Some concepts are so obvious that you can't believe that hadn't been done earlier, and Savage Skies is one of those very concepts: a fantasy combat flight sim, with mythical creatures instead of fighter jets. It was apparently going to feature Ozzy Osbourne early in development, too, which probably would have got it a bit more attention. (More than none, I mean. I'd never heard of this game at all before picking up a copy for next-to -nothing on a whim few weeks ago.)

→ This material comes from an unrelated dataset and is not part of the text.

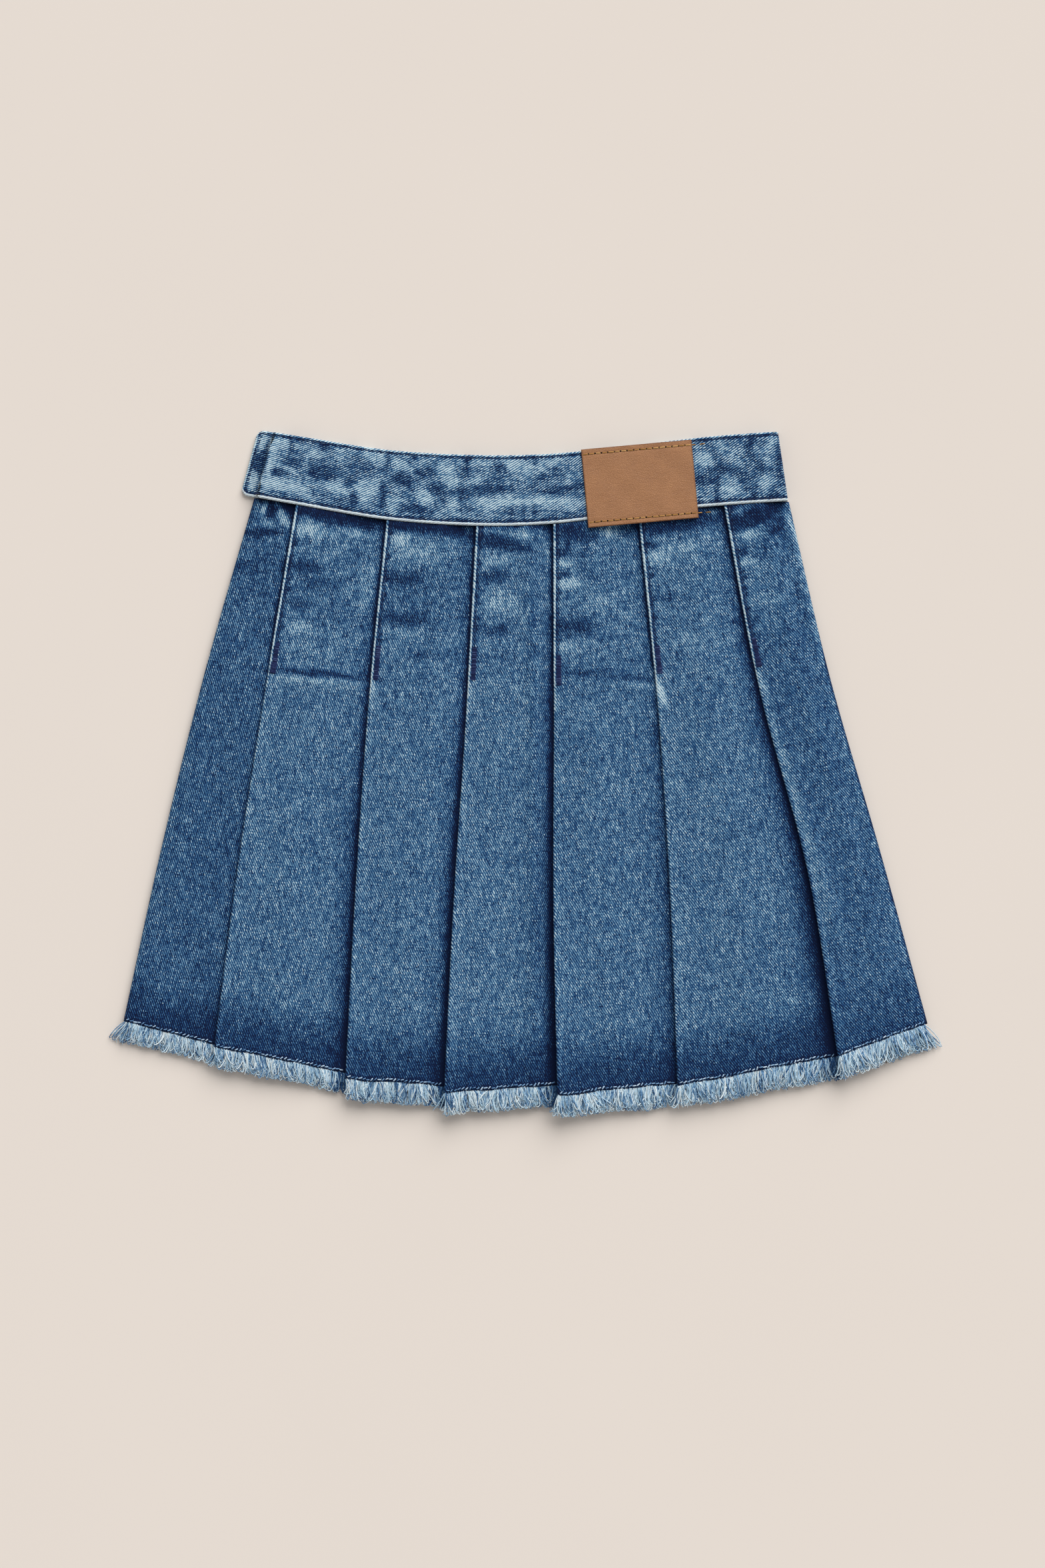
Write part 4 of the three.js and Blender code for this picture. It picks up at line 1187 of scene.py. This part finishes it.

We might never know what the Ozzied-up version of the game might have been like, but the version we got has a pretty boring, generic fantasy plot, about a good kingdom and an evil horde and another horde that's neither good nor evil but they are weird-looking, and they're all at war with each other. You can pick any one of the three to play as, and they each have a series of missions to fly, as well as their own unique set of monsters. You don't get to pick your monster, though, each mission has one set to it. On the plus side, this means that there are a lot of them and they're all different, both visually and in the weapons with which they're equipped.
The good guys are the least interesting, having a fleet mainly made up of the obvious fantasy suspects: dragons, rocs, pegasi, and so on. The weird faction have weird steeds: flying eyeball monsters, flying manta rays, and other non-mammalian-looking monsters. The bad guys, of course, have typically evil-looking rides: giant bats, a giant locust made of bones, and my favourite of all the monsters I've seen so far, a giant flying rat armed with "vomit spray" and "plague breath". I love how childishly disgusting that guy is! I should also make mention of the stages themselves, which look amazing: mountains and deserts and huge majestic castles, the developers really made the most of the setting, giving you lots of picturesque locales to fly around and over that obviously would never appear in a traditional flight sim.
Anyway, it's not all fun: none of the monsters I've ridden so far have homing weapons, and the enemy flyers take a ton of hits before going down, so unfortunately, this means you spend a lot of time flying round and round in circles chasing an arrow at the edge of the screen pointing towards your nearest foe. Not every stage is like that, though, and some of the monsters do have weapons that make the process a lot less painful, like high-powered close-range breath weapons, or weapons that slow the enemy's movement. There is a level skip cheat, though, and I've found the best way to get the most enjoyment out of Savage Skies is to just skip a stage as soon as it gets boring or frustrating. When the game told me the next mission was a race, I skipped right away. There's something incredibly frustrating and joyless about race missions in non-racing games.
So yeah, Savage Skies is a game that mainly stands on the twin pillars of looking really nice and having a great concept. If I'd paid full price for it, I probably wouldn't be happy, but for the prices it goes for nowadays, you can totally have a lot of fun with it in conjunction with the level skip cheat.